Chase let out a short, sharp laugh, the sound oddly hollow as he turned away from us, his shoulders moving in what should have been casual amusement but somehow wasn't.
Something made the hair on the back of my neck stand up. The primal warning system that had kept my kind alive for decades suddenly screamed danger. It didn't take me long to realize why. When Chase turned back around, he was holding his gun with the muzzle pointing directly at me, steady and unwavering.
Time fractured into shards, each moment stretching impossibly long. I watched Chase's index finger curl inward, the tendons in his hand flexing as he applied pressure to the trigger. The muzzle erupted in a brilliant orange-white flash. Then came the pain. A thunderous, skull-splitting explosion that detonated through my head like a supernova going off inside my brain.
I'm certain Chase believed he'd delivered a kill shot. What he couldn't know—what his human eyes couldn't perceive through the disguise I wore—was that the round had collided with the dense bone-like ridge under my hairline, invisible beneath the illusion of humanity I projected.
Even so, the impact sent shockwaves reverberating through my skull, rattling my brain. Brilliant white stars exploded across my field of vision, overlaying the world in a disorienting display. My ears filled with a high-pitched whine, a ringing that drowned out all other sounds. I staggered backward, my legs suddenly uncertain beneath me, my thoughts fragmenting and scattering like leaves in the wind. I commanded my body to move, to react, to defend, but thesignals from my brain traveled through syrup, my limbs heavy and unresponsive.
The sharp crack of the second shot cut through the ringing in my ears.
Rivers hit the ground in a graceless heap, limbs splaying at awkward angles. A perfectly circular hole appeared in the center of his forehead, dark and neat, with a thin trickle of blood seeping from the wound. His eyes stared at nothing, already glazed with the unmistakable emptiness of death.

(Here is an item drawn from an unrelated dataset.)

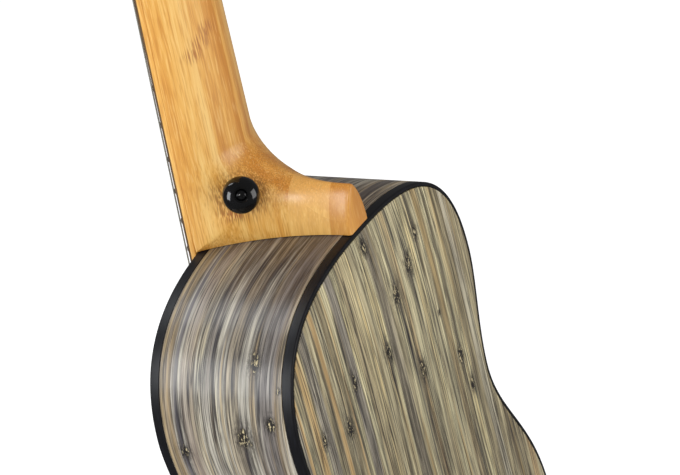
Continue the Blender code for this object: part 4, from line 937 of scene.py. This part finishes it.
pearl_finish = pearl("pearl_dots")
for number in dotted_frets:
    before = scale_length * (1 - 2 ** (-(number - 1) / 12))
    after = scale_length * (1 - 2 ** (-number / 12))
    middle = Matrix.Translation((0, board_face, fret_zero - (before + after) / 2))
    profile = [(0, 0.0001), (dot_radius - 0.0001, 0.0001), (dot_radius, 0.0)]
    profile += [(dot_radius, -0.0004), (0, -0.0004)]
    piece(f"position_dot_{number:02d}", turned(profile, 32, middle @ face_out), pearl_finish)

# Bridge and saddle. A tie bridge of oiled dark wood, glued to the soundboard, with a bone
# saddle let into its slot. The strings come through the holes in its tie block.

piece("bridge_oiled", cleaned("bridge", 0.0003), rosewood, replaces=["bridge"])
piece("saddle_bone", cleaned("saddle", 0.0002), bone_finish, replaces=["saddle"])

# Tuners. Open ones: a nickel plate with two lugs, a key whose shaft carries a worm, and a post
# with a brass gear wheel on its inner end. Two small screws hold each plate, and a flanged
# bushing guides each post.

post_places = {"g": (-0.0135, 0.032), "c": (-0.0135, 0.068), "e": (0.0135, 0.068), "a": (0.0135, 0.032)}
plate_back = 0.0128
worm_height = 0.0066
worm_depth = 0.0161
collar_end = 0.0340
key_button_size = (0.0150, 0.0070, 0.0120)
bore_radius = 0.0042
plate_screw_places = (-0.0062, 0.0132)
gear_back = 0.0200
plate_screw_head = (0.0021, 0.0011)
gear_screw_head = (0.0019, 0.0010)
nickel_finish = nickel("nickel_plated", paint(198, 194, 186), 0.20)
brass_finish = nickel("brass_gear", paint(214, 178, 104), 0.24)


def black_gloss(name, low, high):
    """Moulded black plastic, polished, with hair-fine scratches."""
    finish = Finish(name, specular_ior_level=0.3, coat_weight=0.5, coat_roughness=0.05)
    hairs = finish.grain(1500, 1500, 300, 3.0, 0.7)
    cloud = finish.grain(200, 200, 200, 2.0)
    finish.colour = finish.mix(cloud.eased(0.4, 0.7), paint(5, 5, 6), paint(11, 11, 13))
    finish.relief(hairs, 0.00002, 0.15)
    return finish.done(low + hairs * (high - low))


button_finish = black_gloss("black_gloss_plastic", 0.08, 0.20)


def slotted_screw(name, seat, radius, height, turn, body="ukulele"):
    """A round-headed screw on its seat with a stretch of its shank, its slot at an angle."""
    profile = [(0, height)] + arc((0, 0), radius, height, 90, 0, 6)[1:]
    profile += [(radius * 0.5, 0.0), (radius * 0.5, -0.0006), (0, -0.0006)]
    screw = piece(name, turned(profile, 32, seat), nickel_finish, body)
    low, high = (-0.003, -0.00025, height - 0.0005), (0.003, 0.00025, 0.002)
    cut(screw, block(low, high, seat @ Matrix.Rotation(turn, 4, "Z")))


def key_shaft(node, hand):
    """A key's shaft, worm and collar, without the button on its end."""
    bm = cleaned(node)
    parts = bm.verts[:] + bm.edges[:] + bm.faces[:]
    at = (hand * (collar_end + 0.0004), 0, 0)
    plane = {"plane_co": at, "plane_no": (hand, 0, 0), "clear_outer": True}
    bmesh.ops.bisect_plane(bm, geom=parts, dist=1e-7, **plane)
    return closed(bm)


def key_button(hand, rise):
    """The oval button on a key's end, rounded all over: its axis lies along the key's shaft."""
    length, thick, wide = (size / 2 for size in key_button_size)
    heights = [math.cos(math.pi * step / 32) for step in range(33)]
    profile = [(max(1 - abs(height) ** 2.3, 0) ** (1 / 2.1), height) for height in heights]
    x_row = (0, 0, hand * length, hand * (collar_end + length))
    y_row, z_row = (thick, 0, 0, worm_depth), (0, wide, 0, rise + worm_height)
    return turned(profile, 48, head_frame @ Matrix((x_row, y_row, z_row, (0, 0, 0, 1))))


to_head = head_frame.inverted()
bores = []
for string, (across, rise) in post_places.items():
    hand = math.copysign(1, across)
    name, key_body, post_body = f"tuner_{string}", f"key_{string}", f"post_{string}"
    for part, ease in (("plate", 0.00012), ("bushing", 0.0)):
        node = f"tuner_{part}_{string}"
        piece(f"{name}_{part}", cleaned(node, ease, 1), nickel_finish, replaces=[node])
    node = f"tuner_post_{string}"
    post = piece(f"{name}_post", cleaned(node), nickel_finish, post_body, [node])
    post.data.materials.append(brass_finish)
    for face in post.data.polygons:
        face.material_index = int((to_head @ face.center).y > plate_back + 0.001)
    node = f"tuning_key_{string}"
    piece(f"{name}_key", key_shaft(node, hand), nickel_finish, key_body, [node], 45)
    piece(f"{name}_button", key_button(hand, rise), button_finish, key_body)
    behind = head_frame @ Matrix.Translation((across, 0, rise)) @ Matrix.Rotation(-math.pi / 2, 4, "X")
    for number, height in enumerate(plate_screw_places):
        seat = behind @ Matrix.Translation((0, -height, plate_back))
        slotted_screw(f"{name}_screw_{number}", seat, *plate_screw_head, 0.6 + number)
    seat = behind @ Matrix.Translation((0, 0, gear_back))
    slotted_screw(f"{name}_gear_screw", seat, *gear_screw_head, 0.3, post_body)
    bore = [(0, -0.01), (bore_radius, -0.01), (bore_radius, 0.03), (0, 0.03)]
    bores.append(turned(bore, 48, behind))
cut(neck_piece, *bores)

# Strings. Clear nylon, each tied round the tie block, over the saddle and through its slot in
# the nut, and wound on its post away from the headstock.


def nylon(name):
    """Clear nylon with a slick surface, coloured a warm mid-grey: painted shade in place of its
    clearness.
    """
    finish = Finish(name, ior=1.53, coat_weight=0.3, coat_roughness=0.1)
    cloud = finish.grain(300, 300, 60, 2.0)
    # Painted shade: the clear strings are coloured a warm mid-grey.
    finish.colour = finish.mix(cloud.eased(0.35, 0.7), paint(150, 147, 138), paint(124, 120, 110))
    return finish.done(0.22 + cloud * 0.12)


nylon_finish = nylon("nylon_clear")
saddle_line = fret_zero - scale_length
tail_edge = saddle_line - 0.0135
tie_spread = 0.040
tie_block_face = -0.0075
tie_hole = -0.0055
saddle_crown = -0.0092
nut_spread = 0.028
nut_slot_floor = -0.0050
post_radius = 0.003
first_winding = 0.0032
windings = 2.25
winding_steps = 48
winding_gap = 0.0005
string_gauges = {"g": 0.0006, "c": 0.0008, "e": 0.00066, "a": 0.00056}


def string_route(string, index, diameter):
    """The string's middle line from its loop at the bridge to the end of its windings."""
    share = index / 3 - 0.5
    radius = diameter / 2
    tie, nut = tie_spread * share, nut_spread * share
    nut_depth = nut_slot_floor - radius
    over = tie_block_face - radius - 0.0001
    knots = (
        (tie + 0.0016, over, tail_edge + 0.0084),
        (tie + 0.0013, over, tail_edge + 0.0040),
        (tie + 0.0006, over, tail_edge + 0.0008),
        (tie + 0.0002, over + 0.0008, tail_edge - radius - 0.0003),
        (tie, tie_hole - 0.0005, tail_edge - radius - 0.0004),
        (tie, tie_hole, tail_edge + 0.0004),
        (tie, tie_hole, tail_edge + 0.0078),
        (tie, saddle_crown - radius, saddle_line),
        (nut, nut_depth, fret_zero),
        (nut, nut_depth, nut_top),
    )
    route = [Vector(knot) for knot in knots]
    across, rise = post_places[string]
    hand = math.copysign(1, across)
    start = to_head @ route[-1]
    coil = post_radius + gap + radius
    run = Vector((start.x - across, start.z - rise))
    first = math.atan2(run.y, run.x) - hand * math.acos(coil / run.length)
    for step in range(round(windings * winding_steps) + 1):
        turn = step / winding_steps
        angle = first - hand * 2 * math.pi * turn
        height = first_winding + (diameter + winding_gap) * turn
        spot = Vector((across + coil * math.cos(angle), -height, rise + coil * math.sin(angle)))
        route.append(head_frame @ spot)
    return route


for index, (string, diameter) in enumerate(string_gauges.items()):
    route = string_route(string, index, diameter)
    curve = bpy.data.curves.new(f"nylon_{string}", "CURVE")
    curve.dimensions = "3D"
    curve.bevel_depth = diameter / 2
    curve.bevel_resolution = 3
    curve.use_fill_caps = True
    spline = curve.splines.new("POLY")
    spline.points.add(len(route) - 1)
    for point, spot in zip(spline.points, route):
        point.co = (*spot, 1)
    piece(f"nylon_{string}", curve, nylon_finish, replaces=[f"string_{string}"])

# Strap buttons. Domed buttons of moulded black plastic, one on the heel's treble flank and one
# in the tail. A black cross-head screw, sunk in the middle of each, holds it to the wood.

button_radius = 0.0062
button_rim = 0.0049
button_dome = 0.0040
recess_floor = 0.0068
screw_radius = 0.0020
head_seat = 0.0069
head_height = 0.0011
slot_half = (0.0014, 0.00028)


def strap_button(seat):
    """The button as turned: foot, waist for the strap, rolled rim, dome and the screw's recess."""
    profile = [(0, 0.0001), (0.0043, 0.0), (0.0046, 0.0003), (0.0045, 0.0010), (0.0038, 0.0021)]
    profile += [(0.0034, 0.0030), (0.0035, 0.0041)]
    for step in range(1, 7):
        angle = math.pi / 2 * step / 6
        rise = 0.0045 + 0.0007 * math.sin(angle) - 0.0004 * math.cos(angle)
        profile.append((0.0057 - 0.0022 * math.cos(angle), rise))
    profile += arc((0, button_rim), button_radius, button_dome, 4, 64, 17)
    profile += [(0.00255, 0.00855), (0.0024, 0.0084), (0.0023, recess_floor), (0, recess_floor)]
    return turned(profile, 64, seat)


def button_screw(seat):
    """The screw's pan head in the recess, and its shank in the wood."""
    dome = arc((0, head_seat), screw_radius, head_height, 90, 0, 8)
    profile = [(0, head_seat + head_height)] + dome[1:]
    profile += [(0.0013, head_seat), (0.0013, -0.017), (0.0003, -0.0198), (0, -0.0198)]
    return turned(profile, 48, seat)


screw_finish = black_gloss("black_lacquered_steel", 0.08, 0.22)
heel_seat = Vector((0.0135384, 0.0163863, -0.1690596))
heel_axis = Vector((0.740602, 0.514564, 0.432127))
tail_seat = Vector((0, 0.0315, -0.4263))
for name, node, seat, axis, turn in (
    ("heel", "strap_button", heel_seat, heel_axis, 0.35),
    ("end", "end_button", tail_seat, Vector((0, 0, -1)), 0.76),
):
    at = Matrix.Translation(seat) @ axis.to_track_quat("Z", "Y").to_matrix().to_4x4()
    piece(f"{name}_button_dome", strap_button(at), button_finish, "ukulele", [node], 40)
    name, node = f"{name}_button_cross_screw", f"{node}_screw"
    screw = piece(name, button_screw(at), screw_finish, replaces=[node])
    cross = at @ Matrix.Rotation(turn, 4, "Z")
    for half_x, half_y in (slot_half, slot_half[::-1]):
        cut(screw, block((-half_x, -half_y, 0.0070), (half_x, half_y, 0.009), cross))

# Studio. A plain white floor, soft boxes on both sides of the camera and an even white
# surround. The surround is dimmer in reflections, so that the varnish keeps its colour.

eye = Vector((0.57211, 0.38757, 0.33380 + joint_height))
azimuth, elevation, roll = math.radians(121.123), math.radians(26.851), math.radians(-11.358)
level = Vector((math.cos(azimuth), math.sin(azimuth), 0))
back = Vector((level.y, -level.x, 0)) * math.cos(elevation) + Vector((0, 0, math.sin(elevation)))
rise = back.cross(level)
right = level * math.cos(roll) + rise * math.sin(roll)
up = rise * math.cos(roll) - level * math.sin(roll)
camera_data = bpy.data.cameras.new("camera")
camera_data.sensor_width = 36.0
camera_data.lens = 120.0
camera_data.clip_start = 0.01
camera = put("camera", camera_data)
camera.matrix_world = Matrix.Translation(eye) @ Matrix((right, up, back)).transposed().to_4x4()
bpy.context.scene.camera = camera

floor_height = -0.4352
floor_sheet = bmesh.new()
bmesh.ops.create_grid(floor_sheet, x_segments=1, y_segments=1, size=6.0)
bmesh.ops.translate(floor_sheet, vec=(0, 0, floor_height), verts=floor_sheet.verts)
floor = put("floor", floor_sheet)
floor_finish = Finish("floor_white", base_color=(0.86, 0.86, 0.86, 1.0), roughness=0.9)
floor_finish.surface.inputs["Emission Color"].default_value = (1, 1, 1, 1)
floor_finish.surface.inputs["Emission Strength"].default_value = 0.52
floor.data.materials.append(floor_finish.material)
floor.visible_glossy = False

shown = Vector((0.0, 0.03, -0.20))
for name, side, lift, near, width, height, power in (
    ("soft_box_left", -0.92, -0.06, 0.62, 0.38, 0.60, 5.1),
    ("soft_box_upper_left", -0.85, 1.05, 0.20, 0.50, 0.50, 4.2),
    ("soft_box_middle", -0.38, 0.0, 1.15, 0.22, 0.28, 3.2),
    ("soft_box_right", 0.92, 0.12, 0.45, 0.55, 0.60, 3.3),
    ("soft_box_top", 0.2, 1.9, 0.6, 1.4, 1.4, 4.2),
):
    light = bpy.data.lights.new(name, "AREA")
    light.shape = "RECTANGLE"
    light.size = width
    light.size_y = height
    light.energy = power
    light.color = (0.93, 0.965, 1.0) if side < -0.5 else (1.0, 0.985, 0.955)
    lamp = put(name, light)
    lamp.location = shown + right * side + up * lift + back * near
    lamp.rotation_mode = "QUATERNION"
    lamp.rotation_quaternion = (lamp.location - shown).to_track_quat("Z", "Y")
    lamp.visible_glossy = name != "soft_box_top"

world = bpy.data.worlds.new("studio")
world.use_nodes = True
bpy.context.scene.world = world
nodes = world.node_tree.nodes
links = world.node_tree.links
seen = nodes["Background"]
mirrored, lighting = nodes.new("ShaderNodeBackground"), nodes.new("ShaderNodeBackground")
for sky, strength in ((seen, 1.05), (mirrored, 0.16), (lighting, 0.36)):
    sky.inputs["Color"].default_value = (1, 1, 1, 1)
    sky.inputs["Strength"].default_value = strength
path = nodes.new("ShaderNodeLightPath")
reflected, choice = nodes.new("ShaderNodeMixShader"), nodes.new("ShaderNodeMixShader")
links.new(path.outputs["Is Glossy Ray"], reflected.inputs[0])
links.new(lighting.outputs[0], reflected.inputs[1])
links.new(mirrored.outputs[0], reflected.inputs[2])
links.new(path.outputs["Is Camera Ray"], choice.inputs[0])
links.new(reflected.outputs[0], choice.inputs[1])
links.new(seen.outputs[0], choice.inputs[2])
links.new(choice.outputs[0], nodes["World Output"].inputs[0])
bpy.context.scene.view_settings.view_transform = "Standard"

Fury detonated inside my chest, a white-hot inferno that burned away the fog of disorientation in an instant. I launched myself forward, my body moving with the supernatural speed that was my birthright, faster than human eyes could track, faster than human reflexes could counter.
Chase's expression transformed in a fraction of a second. His cold confidence shattered as his eyes went wide with sudden, terrible understanding. But recognition came far too late to save him.
My hand shot out and closed around his throat, claws digging into the soft flesh of his neck. With one savage, wrenching motion, I tore outward, ripping through muscle, cartilage, and windpipe. Warm blood sprayed across my face and chest, coating my skin.
His body went into violent convulsions, jerking and spasming as his hands clawed uselessly at the wound. As the light faded from his eyes, as his life force drained away in pulsing gouts, I discovered the cuddwisg device clipped to his belt and switched it off, so his disguise flickered and died with him. The illusion peeled away like paper, revealing what lay hidden beneath. His human features melted and reformed, the handsome face dissolving to expose mottled gray-green skin that looked diseased. His eyes sank deeper into his skull, becoming hollow pits, and his lips pulled back to reveal rows ofneedle-sharp, yellowed, serrated teeth. A Trogvyk. His true form collapsed at my feet in a boneless heap, blood pooling beneath him, darker than human blood, almost black, with an oily sheen that caught the light.
A scream pierced the air.
Ellie!
I didn't think. I just moved, slamming my shoulder into the door with the full force of my strength behind it. The reinforced wood buckled inward with a deafening crash, the locking mechanism exploding in a shower of sparks and twisted fragments that clattered across the floor.
The scene inside made my blood run cold, freezing the fury in my veins and replacing it with something sharper, more primal.